■ **TASK PROMPT**:
Reproduce all of the material exactly as shown.

▼

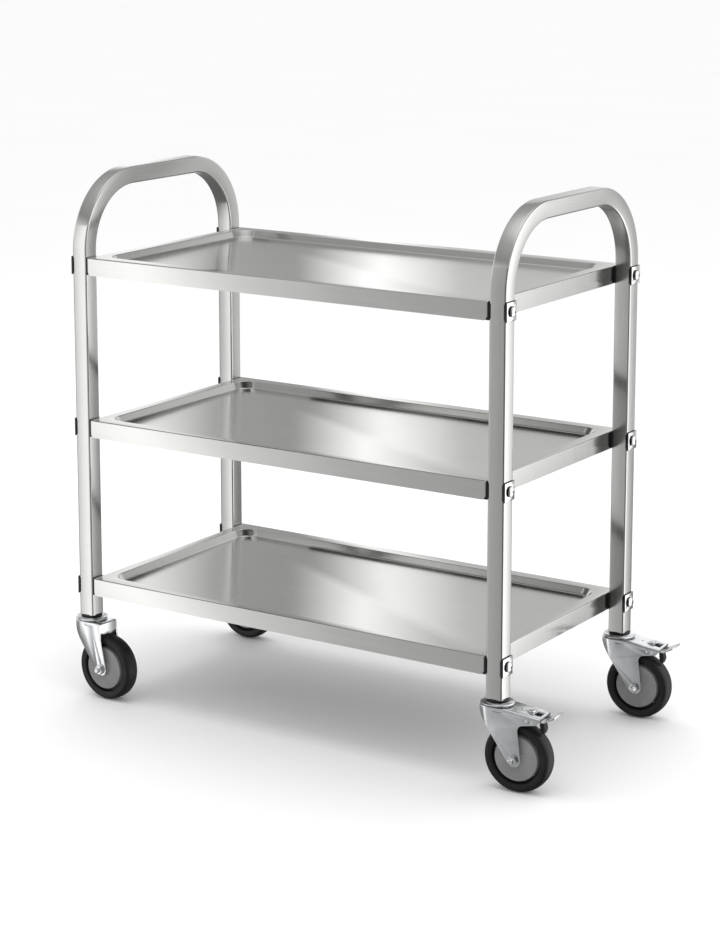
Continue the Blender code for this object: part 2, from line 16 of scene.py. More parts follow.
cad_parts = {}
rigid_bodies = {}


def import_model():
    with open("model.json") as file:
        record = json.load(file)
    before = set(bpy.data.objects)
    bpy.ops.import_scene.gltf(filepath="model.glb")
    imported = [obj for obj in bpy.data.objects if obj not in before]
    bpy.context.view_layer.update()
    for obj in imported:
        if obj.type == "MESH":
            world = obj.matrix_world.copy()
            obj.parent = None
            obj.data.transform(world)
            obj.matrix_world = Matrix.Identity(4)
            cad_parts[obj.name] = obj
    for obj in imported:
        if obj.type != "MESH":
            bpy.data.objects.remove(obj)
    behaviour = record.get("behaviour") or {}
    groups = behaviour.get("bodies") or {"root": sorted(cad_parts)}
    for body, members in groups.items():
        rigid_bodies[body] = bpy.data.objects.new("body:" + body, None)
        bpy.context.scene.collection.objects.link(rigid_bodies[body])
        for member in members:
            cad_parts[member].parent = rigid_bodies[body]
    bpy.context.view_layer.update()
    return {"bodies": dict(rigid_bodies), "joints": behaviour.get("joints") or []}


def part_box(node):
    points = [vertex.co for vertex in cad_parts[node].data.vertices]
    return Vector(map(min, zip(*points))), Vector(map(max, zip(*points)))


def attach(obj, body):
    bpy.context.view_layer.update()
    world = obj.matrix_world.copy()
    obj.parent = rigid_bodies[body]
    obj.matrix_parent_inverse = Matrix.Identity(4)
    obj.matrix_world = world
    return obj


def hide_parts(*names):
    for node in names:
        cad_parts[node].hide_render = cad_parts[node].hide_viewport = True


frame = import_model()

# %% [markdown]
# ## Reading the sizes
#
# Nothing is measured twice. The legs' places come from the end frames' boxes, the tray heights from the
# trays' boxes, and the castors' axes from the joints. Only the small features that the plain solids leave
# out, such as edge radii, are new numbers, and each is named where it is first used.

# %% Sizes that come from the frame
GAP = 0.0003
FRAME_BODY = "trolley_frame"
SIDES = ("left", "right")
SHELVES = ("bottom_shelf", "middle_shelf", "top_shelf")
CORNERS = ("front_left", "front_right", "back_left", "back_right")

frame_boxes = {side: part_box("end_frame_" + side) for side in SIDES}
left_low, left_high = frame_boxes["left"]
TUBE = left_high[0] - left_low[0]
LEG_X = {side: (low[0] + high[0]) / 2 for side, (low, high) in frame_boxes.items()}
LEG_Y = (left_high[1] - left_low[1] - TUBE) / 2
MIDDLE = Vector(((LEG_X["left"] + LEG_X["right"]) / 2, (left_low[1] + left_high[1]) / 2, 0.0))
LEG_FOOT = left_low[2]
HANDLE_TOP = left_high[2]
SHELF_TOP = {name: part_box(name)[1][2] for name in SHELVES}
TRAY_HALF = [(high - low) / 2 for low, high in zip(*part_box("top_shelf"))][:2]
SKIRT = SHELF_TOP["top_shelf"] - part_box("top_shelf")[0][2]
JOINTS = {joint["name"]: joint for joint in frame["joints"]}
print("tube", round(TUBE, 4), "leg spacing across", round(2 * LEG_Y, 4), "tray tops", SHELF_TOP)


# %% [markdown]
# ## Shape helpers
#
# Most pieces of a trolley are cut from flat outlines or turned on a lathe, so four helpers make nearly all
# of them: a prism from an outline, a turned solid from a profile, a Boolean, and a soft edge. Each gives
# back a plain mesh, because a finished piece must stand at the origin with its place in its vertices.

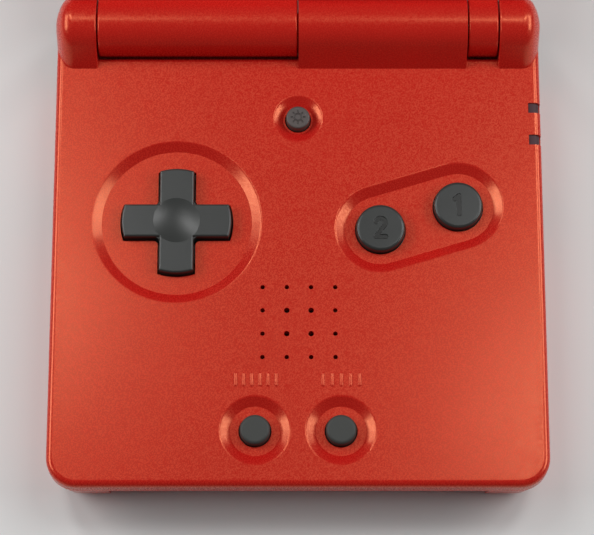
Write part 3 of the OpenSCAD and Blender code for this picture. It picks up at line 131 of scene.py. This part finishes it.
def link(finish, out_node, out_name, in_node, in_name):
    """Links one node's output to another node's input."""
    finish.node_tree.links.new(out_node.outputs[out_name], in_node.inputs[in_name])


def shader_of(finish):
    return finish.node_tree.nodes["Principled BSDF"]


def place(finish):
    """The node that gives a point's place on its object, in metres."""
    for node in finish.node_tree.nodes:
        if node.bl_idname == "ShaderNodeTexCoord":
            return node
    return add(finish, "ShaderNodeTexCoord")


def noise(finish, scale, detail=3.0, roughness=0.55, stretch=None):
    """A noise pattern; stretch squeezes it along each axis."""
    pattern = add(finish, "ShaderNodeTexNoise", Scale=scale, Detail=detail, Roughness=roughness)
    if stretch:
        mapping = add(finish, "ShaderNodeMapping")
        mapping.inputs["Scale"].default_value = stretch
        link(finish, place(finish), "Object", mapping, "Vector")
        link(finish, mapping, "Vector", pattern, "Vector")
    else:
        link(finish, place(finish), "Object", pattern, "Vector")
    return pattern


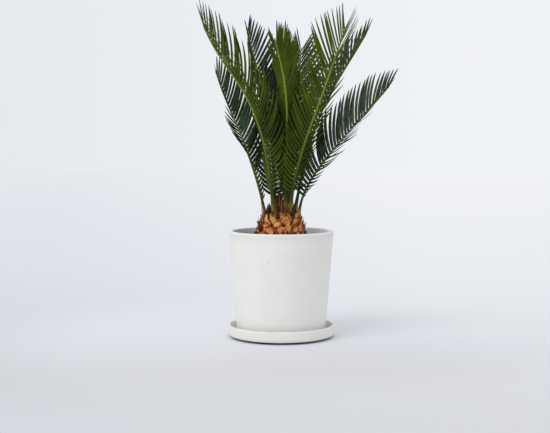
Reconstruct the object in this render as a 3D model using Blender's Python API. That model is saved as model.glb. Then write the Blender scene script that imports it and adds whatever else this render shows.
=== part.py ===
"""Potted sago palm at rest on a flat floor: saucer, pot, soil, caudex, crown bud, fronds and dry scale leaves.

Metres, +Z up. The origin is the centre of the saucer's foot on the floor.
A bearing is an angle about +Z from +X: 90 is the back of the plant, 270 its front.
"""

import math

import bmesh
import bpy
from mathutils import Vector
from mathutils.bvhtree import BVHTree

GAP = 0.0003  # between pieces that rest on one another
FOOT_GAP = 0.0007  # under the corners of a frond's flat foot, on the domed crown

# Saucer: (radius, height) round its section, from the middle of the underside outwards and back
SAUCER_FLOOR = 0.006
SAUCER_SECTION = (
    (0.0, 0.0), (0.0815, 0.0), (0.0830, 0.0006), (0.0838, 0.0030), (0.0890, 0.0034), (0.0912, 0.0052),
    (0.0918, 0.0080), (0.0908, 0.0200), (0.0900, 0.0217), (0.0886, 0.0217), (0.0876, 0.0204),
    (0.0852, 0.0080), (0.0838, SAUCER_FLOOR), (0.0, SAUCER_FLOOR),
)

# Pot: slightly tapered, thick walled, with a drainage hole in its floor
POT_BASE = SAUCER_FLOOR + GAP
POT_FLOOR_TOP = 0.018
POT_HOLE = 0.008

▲

■ **EXERCISE OUTPUT**:
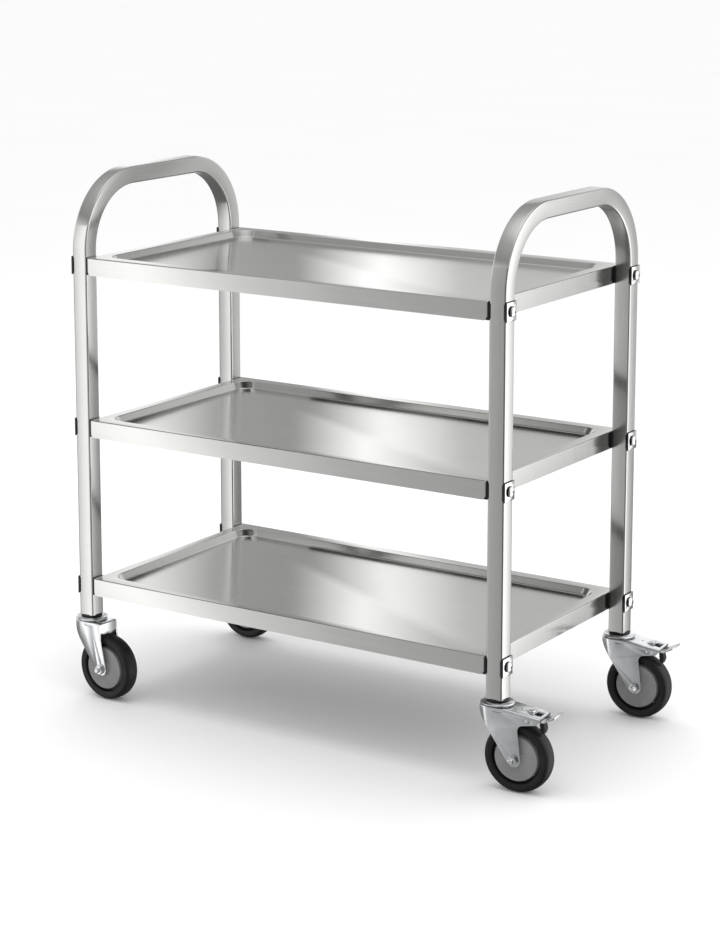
Continue the Blender code for this object: part 2, from line 16 of scene.py. More parts follow.
cad_parts = {}
rigid_bodies = {}


def import_model():
    with open("model.json") as file:
        record = json.load(file)
    before = set(bpy.data.objects)
    bpy.ops.import_scene.gltf(filepath="model.glb")
    imported = [obj for obj in bpy.data.objects if obj not in before]
    bpy.context.view_layer.update()
    for obj in imported:
        if obj.type == "MESH":
            world = obj.matrix_world.copy()
            obj.parent = None
            obj.data.transform(world)
            obj.matrix_world = Matrix.Identity(4)
            cad_parts[obj.name] = obj
    for obj in imported:
        if obj.type != "MESH":
            bpy.data.objects.remove(obj)
    behaviour = record.get("behaviour") or {}
    groups = behaviour.get("bodies") or {"root": sorted(cad_parts)}
    for body, members in groups.items():
        rigid_bodies[body] = bpy.data.objects.new("body:" + body, None)
        bpy.context.scene.collection.objects.link(rigid_bodies[body])
        for member in members:
            cad_parts[member].parent = rigid_bodies[body]
    bpy.context.view_layer.update()
    return {"bodies": dict(rigid_bodies), "joints": behaviour.get("joints") or []}


def part_box(node):
    points = [vertex.co for vertex in cad_parts[node].data.vertices]
    return Vector(map(min, zip(*points))), Vector(map(max, zip(*points)))


def attach(obj, body):
    bpy.context.view_layer.update()
    world = obj.matrix_world.copy()
    obj.parent = rigid_bodies[body]
    obj.matrix_parent_inverse = Matrix.Identity(4)
    obj.matrix_world = world
    return obj


def hide_parts(*names):
    for node in names:
        cad_parts[node].hide_render = cad_parts[node].hide_viewport = True


frame = import_model()

# %% [markdown]
# ## Reading the sizes
#
# Nothing is measured twice. The legs' places come from the end frames' boxes, the tray heights from the
# trays' boxes, and the castors' axes from the joints. Only the small features that the plain solids leave
# out, such as edge radii, are new numbers, and each is named where it is first used.

# %% Sizes that come from the frame
GAP = 0.0003
FRAME_BODY = "trolley_frame"
SIDES = ("left", "right")
SHELVES = ("bottom_shelf", "middle_shelf", "top_shelf")
CORNERS = ("front_left", "front_right", "back_left", "back_right")

frame_boxes = {side: part_box("end_frame_" + side) for side in SIDES}
left_low, left_high = frame_boxes["left"]
TUBE = left_high[0] - left_low[0]
LEG_X = {side: (low[0] + high[0]) / 2 for side, (low, high) in frame_boxes.items()}
LEG_Y = (left_high[1] - left_low[1] - TUBE) / 2
MIDDLE = Vector(((LEG_X["left"] + LEG_X["right"]) / 2, (left_low[1] + left_high[1]) / 2, 0.0))
LEG_FOOT = left_low[2]
HANDLE_TOP = left_high[2]
SHELF_TOP = {name: part_box(name)[1][2] for name in SHELVES}
TRAY_HALF = [(high - low) / 2 for low, high in zip(*part_box("top_shelf"))][:2]
SKIRT = SHELF_TOP["top_shelf"] - part_box("top_shelf")[0][2]
JOINTS = {joint["name"]: joint for joint in frame["joints"]}
print("tube", round(TUBE, 4), "leg spacing across", round(2 * LEG_Y, 4), "tray tops", SHELF_TOP)


# %% [markdown]
# ## Shape helpers
#
# Most pieces of a trolley are cut from flat outlines or turned on a lathe, so four helpers make nearly all
# of them: a prism from an outline, a turned solid from a profile, a Boolean, and a soft edge. Each gives
# back a plain mesh, because a finished piece must stand at the origin with its place in its vertices.

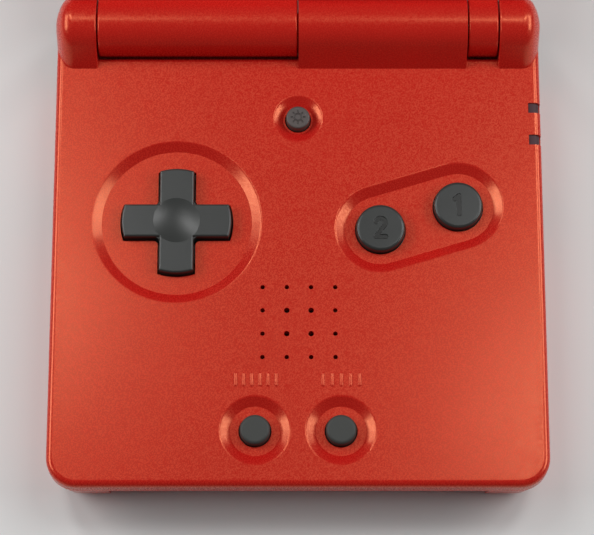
Write part 3 of the OpenSCAD and Blender code for this picture. It picks up at line 131 of scene.py. This part finishes it.
def link(finish, out_node, out_name, in_node, in_name):
    """Links one node's output to another node's input."""
    finish.node_tree.links.new(out_node.outputs[out_name], in_node.inputs[in_name])


def shader_of(finish):
    return finish.node_tree.nodes["Principled BSDF"]


def place(finish):
    """The node that gives a point's place on its object, in metres."""
    for node in finish.node_tree.nodes:
        if node.bl_idname == "ShaderNodeTexCoord":
            return node
    return add(finish, "ShaderNodeTexCoord")


def noise(finish, scale, detail=3.0, roughness=0.55, stretch=None):
    """A noise pattern; stretch squeezes it along each axis."""
    pattern = add(finish, "ShaderNodeTexNoise", Scale=scale, Detail=detail, Roughness=roughness)
    if stretch:
        mapping = add(finish, "ShaderNodeMapping")
        mapping.inputs["Scale"].default_value = stretch
        link(finish, place(finish), "Object", mapping, "Vector")
        link(finish, mapping, "Vector", pattern, "Vector")
    else:
        link(finish, place(finish), "Object", pattern, "Vector")
    return pattern


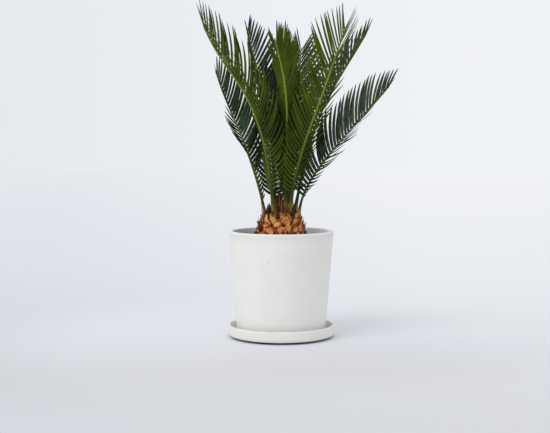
Reconstruct the object in this render as a 3D model using Blender's Python API. That model is saved as model.glb. Then write the Blender scene script that imports it and adds whatever else this render shows.
=== part.py ===
"""Potted sago palm at rest on a flat floor: saucer, pot, soil, caudex, crown bud, fronds and dry scale leaves.

Metres, +Z up. The origin is the centre of the saucer's foot on the floor.
A bearing is an angle about +Z from +X: 90 is the back of the plant, 270 its front.
"""

import math

import bmesh
import bpy
from mathutils import Vector
from mathutils.bvhtree import BVHTree

GAP = 0.0003  # between pieces that rest on one another
FOOT_GAP = 0.0007  # under the corners of a frond's flat foot, on the domed crown

# Saucer: (radius, height) round its section, from the middle of the underside outwards and back
SAUCER_FLOOR = 0.006
SAUCER_SECTION = (
    (0.0, 0.0), (0.0815, 0.0), (0.0830, 0.0006), (0.0838, 0.0030), (0.0890, 0.0034), (0.0912, 0.0052),
    (0.0918, 0.0080), (0.0908, 0.0200), (0.0900, 0.0217), (0.0886, 0.0217), (0.0876, 0.0204),
    (0.0852, 0.0080), (0.0838, SAUCER_FLOOR), (0.0, SAUCER_FLOOR),
)

# Pot: slightly tapered, thick walled, with a drainage hole in its floor
POT_BASE = SAUCER_FLOOR + GAP
POT_FLOOR_TOP = 0.018
POT_HOLE = 0.008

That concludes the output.